Si les premiers résultats sont encourageants, le pas suivant consiste à trouver un financement, quelque part dans l’entreprise ou éventuellement à l’extérieur, pour aller plus loin. Et, le cas échéant, à passer à l’étape finale de la mise en oeuvre et de la commercialisation. Un mécanisme comparable au lancement d’une start-up, mais au sein du groupe Implenia.

Vous êtes née au Danemark, où vous avez commencé votre carrière. Comment ce pays se compare-t-il à la Suisse?

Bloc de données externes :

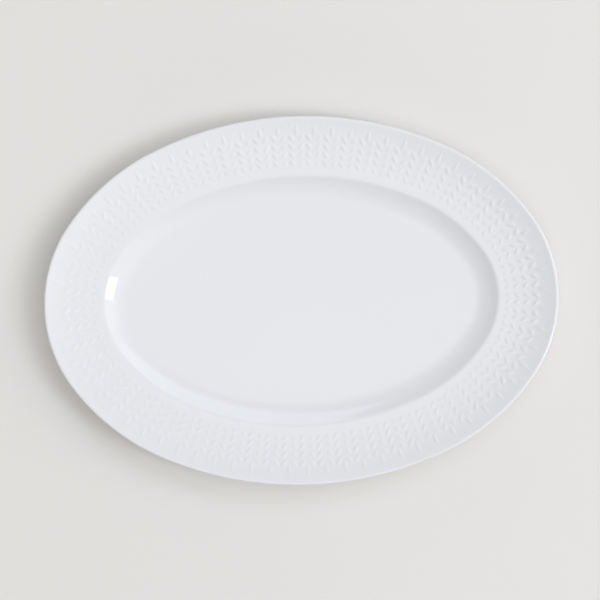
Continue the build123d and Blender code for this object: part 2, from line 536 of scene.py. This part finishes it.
def biscuit_material():
    """The foot ring's bare porcelain: matt, a little warmer and finely grained."""
    made = Material("bare_porcelain")
    mottle = made.noise(scale=140.0, detail=5.0)
    bare = made.ramp(mottle, (0.3, (0.66, 0.64, 0.60)), (0.7, (0.74, 0.72, 0.69)))
    made.drive("Base Color", bare)
    made.drive("Normal", made.bump(made.noise(scale=2600.0, detail=4.0), 0.04 * MM))
    made.set(Roughness=0.82, IOR=1.45)
    return made.material


def table_material():
    """A plain painted surface, warm white, with a fine dry texture."""
    made = Material("pale_table")
    cloud = made.noise(scale=3.0, detail=2.0)
    paint = made.ramp(cloud, (0.3, (0.812, 0.793, 0.768)), (0.7, (0.824, 0.806, 0.782)))
    made.drive("Base Color", paint)
    made.drive("Normal", made.bump(made.noise(scale=900.0, detail=3.0), 0.03 * MM))
    made.set(Roughness=0.75, IOR=1.4)
    return made.material


TABLE_REACH = 3.0  # metres from the middle of the table to its edges


def make_table():
    mesh = bpy.data.meshes.new("table")
    signs = ((-1, -1), (1, -1), (1, 1), (-1, 1))
    corners = [(TABLE_REACH * x, TABLE_REACH * y, 0) for x, y in signs]
    mesh.from_pydata(corners, [], [(0, 1, 2, 3)])
    table = bpy.data.objects.new("table", mesh)
    bpy.context.scene.collection.objects.link(table)
    table.data.materials.append(table_material())


def direction(azimuth, elevation):
    """Unit vector from the platter towards a light. Azimuth turns from +X towards +Y."""
    level = cosine(elevation)
    return Vector((level * cosine(azimuth), level * sine(azimuth), sine(elevation)))


LIGHT_DISTANCE = 3.0
LIGHT_COLOR = (0.9, 1.0, 1.1)


def area_light(name, azimuth, elevation, width, height, power):
    """A rectangle of light that faces the platter. Its height is measured up its own slope."""
    data = bpy.data.lights.new(name, "AREA")
    data.shape = "RECTANGLE"
    data.size = width
    data.size_y = height
    data.energy = power
    data.color = LIGHT_COLOR
    light = bpy.data.objects.new(name, data)
    bpy.context.scene.collection.objects.link(light)
    away = direction(azimuth, elevation)
    light.location = away * LIGHT_DISTANCE
    light.rotation_euler = away.to_track_quat("Z", "Y").to_euler()


# Soft glows of the studio, as (azimuth, elevation, sharpness, brightness)
SKY = (
    (0.0, 50.0, 23.0, 1.5),
    (18.0, 30.0, 20.0, 2.7),
    (160.0, 50.0, 16.0, 0.25),
    (277.0, 60.0, 23.0, 0.95),
    (318.0, 54.0, 40.0, 1.5),
    (200.0, 82.0, 12.0, 1.55),
    (90.0, 8.0, 14.0, 1.4),
    (165.0, 8.0, 12.0, 1.0),
    (270.0, 8.0, 14.0, 1.7),
)
SKY_TINT = (1.02, 1.0, 0.98)


def light_the_scene():
    """The window, the key light, and a world whose brightness is the sum of the sky's glows."""
    world = bpy.data.worlds.new("studio")
    bpy.context.scene.world = world
    world.use_nodes = True
    nodes = world.node_tree.nodes
    links = world.node_tree.links
    background = nodes["Background"]
    background.inputs["Color"].default_value = (*SKY_TINT, 1.0)
    place = nodes.new("ShaderNodeTexCoord")

    def math_node(operation, *values):
        """A node for one operation on sockets and plain numbers."""
        node = nodes.new("ShaderNodeMath")
        node.operation = operation
        for socket, value in zip(node.inputs, values):
            if isinstance(value, float):
                socket.default_value = value
            else:
                links.new(value, socket)
        return node.outputs[0]

    total = None
    for azimuth, elevation, sharpness, brightness in SKY:
        dot = nodes.new("ShaderNodeVectorMath")
        dot.operation = "DOT_PRODUCT"
        dot.inputs[1].default_value = direction(azimuth, elevation)
        links.new(place.outputs["Generated"], dot.inputs[0])
        fall = math_node("MULTIPLY", math_node("SUBTRACT", dot.outputs["Value"], 1.0), sharpness)
        glow = math_node("MULTIPLY", math_node("EXPONENT", fall), brightness)
        total = glow if total is None else math_node("ADD", total, glow)
    links.new(total, background.inputs["Strength"])
    area_light("window", azimuth=-16.5, elevation=45.5, width=0.66, height=1.16, power=18.0)
    area_light("key", azimuth=68.0, elevation=51.0, width=2.2, height=1.0, power=11.0)


# The camera looks straight down. Distances are in metres, and the point it looks at is
# measured from the middle of the platter.
CAMERA_HEIGHT = 1.0  # above the rim
VIEW_WIDTH = 0.4190  # width of the picture at the height of the rim
SENSOR = 36.0  # in millimetres
ROLL = -1.7  # in degrees
AIM_X = -0.0009
AIM_Y = 0.0004


def place_camera():
    data = bpy.data.cameras.new("camera")
    camera = bpy.data.objects.new("camera", data)
    bpy.context.scene.collection.objects.link(camera)
    rim_height = HEIGHT * MM
    data.sensor_width = SENSOR
    data.lens = SENSOR * CAMERA_HEIGHT / VIEW_WIDTH
    camera.location = (AIM_X, AIM_Y, rim_height + CAMERA_HEIGHT)
    camera.rotation_euler = (0.0, 0.0, math.radians(ROLL))
    bpy.context.scene.camera = camera


def use_material(piece, material):
    piece.data.materials.clear()
    piece.data.materials.append(material)


def main():
    place_camera()
    glaze = glaze_material()
    use_material(make_face_glaze(), glaze)
    use_material(make_base_glaze(), glaze)
    biscuit = biscuit_material()
    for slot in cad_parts["porcelain_body"].material_slots:
        slot.material = biscuit
    make_table()
    light_the_scene()
    bpy.context.scene.view_settings.view_transform = "Standard"


main()
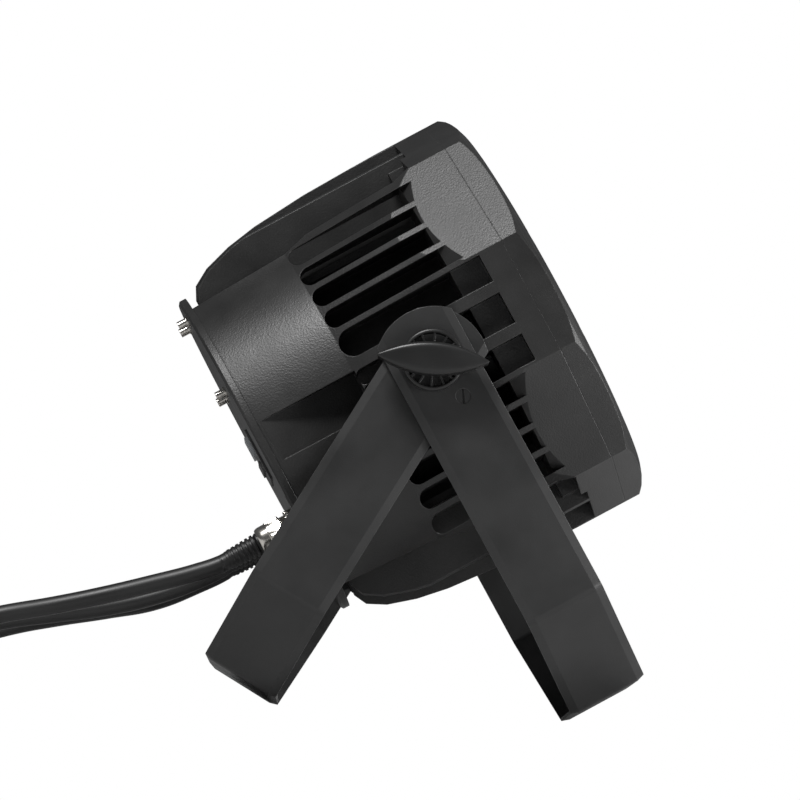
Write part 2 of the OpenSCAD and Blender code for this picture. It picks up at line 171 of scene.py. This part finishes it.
def edges_of(tree, radius):
    """The normal rounded over the edges, and a mask that is 1 on them."""
    rounded = add(tree, "ShaderNodeBevel", {"Radius": radius}, samples=4).outputs[0]
    normal = add(tree, "ShaderNodeNewGeometry").outputs["Normal"]
    facing = add(tree, "ShaderNodeVectorMath", {0: rounded, 1: normal}, operation="DOT_PRODUCT")
    return rounded, remap(tree, facing.outputs["Value"], 0.985, 0.86, 0, 1)


def coating(name, level, rough, grain, relief, edge=0.0008, worn=0.05, warmth=0.0, gloss=0.5):
    """Black coating: a fine grain, faint clouds in its shade, and edges rubbed a little lighter."""
    material, tree, shader = new_material(name)
    grains = noise_of(tree, grain, 2.5)
    clouds = noise_of(tree, 0.035, 3.0)
    specks = noise_of(tree, grain * 0.45, 1.0)
    rounded, edge_mask = edges_of(tree, edge)
    height = add(tree, "ShaderNodeMath", {0: grains, 1: times(tree, specks, 0.35)}, operation="ADD").outputs[0]
    bump = add(tree, "ShaderNodeBump", {"Height": height, "Distance": relief, "Normal": rounded})
    rubbed = times(tree, edge_mask, remap(tree, noise_of(tree, 0.006, 2.0), 0.42, 0.62, 0.15, 1.0))
    cloudy = remap(tree, clouds, 0.3, 0.7, 0, 1)
    body = mixed(tree, cloudy, grey(level * 0.8, warmth), grey(level * 1.25, warmth))
    colour = mixed(tree, rubbed, body, grey(worn, warmth))
    tree.links.new(colour, shader.inputs["Base Color"])
    tree.links.new(remap(tree, clouds, 0.3, 0.7, rough - 0.04, rough + 0.05), shader.inputs["Roughness"])
    tree.links.new(bump.outputs[0], shader.inputs["Normal"])
    shader.inputs["Specular IOR Level"].default_value = gloss
    return material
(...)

Le Danemark est plus avancé que la Suisse en matière d’industrialisation de la construction et de préfabrication, ce qui permet de réduire les coûts. Le secteur de la construction s’est aussi digitalisé très tôt. On ne trouve plus guère d’ingénieurs et d’architectes qui ne soient pas totalement à l’aise avec le système BIM, par exemple.

Et en quoi la Suisse peut-elle servir de modèle?

La rapidité et l’efficience des processus sont cruciales. Mais il faut aussi que le bâti résiste au mieux aux attaques du temps. Qualité de la construction égale durabilité. En la matière, la Suisse est exemplaire.

En revanche, l’industrie de la construction en Suisse ne se distingue pas par le nombre de femmes à des postes à responsabilité. Qu’en est-il par rapport au Danemark?

Ne me lancez pas sur ce sujet, je suis intarissable. Comprenez-moi bien, je trouve la Suisse formidable. Mais j’ai baigné dans une autre culture et je ne comprends pas pourquoi, dans ce pays, un nombre si important de femmes choisissent de ne pas travailler. Ou seulement à temps très partiel. Vraiment, ça me dépasse. Et pour les entreprises, il est essentiel de pouvoir disposer d’équipes reposant sur un bon mélange de compétences, de genres, de mentalités… Une diversité essentielle à l’innovation, mais aussi à une meilleure anticipation des risques. La faible représentation des femmes est d’autant plus dommageable que nous manquons de maind’oeuvre qualifiée. Voilà pourquoi je me réjouis chaque fois que nous pouvons recruter une femme chez Implenia.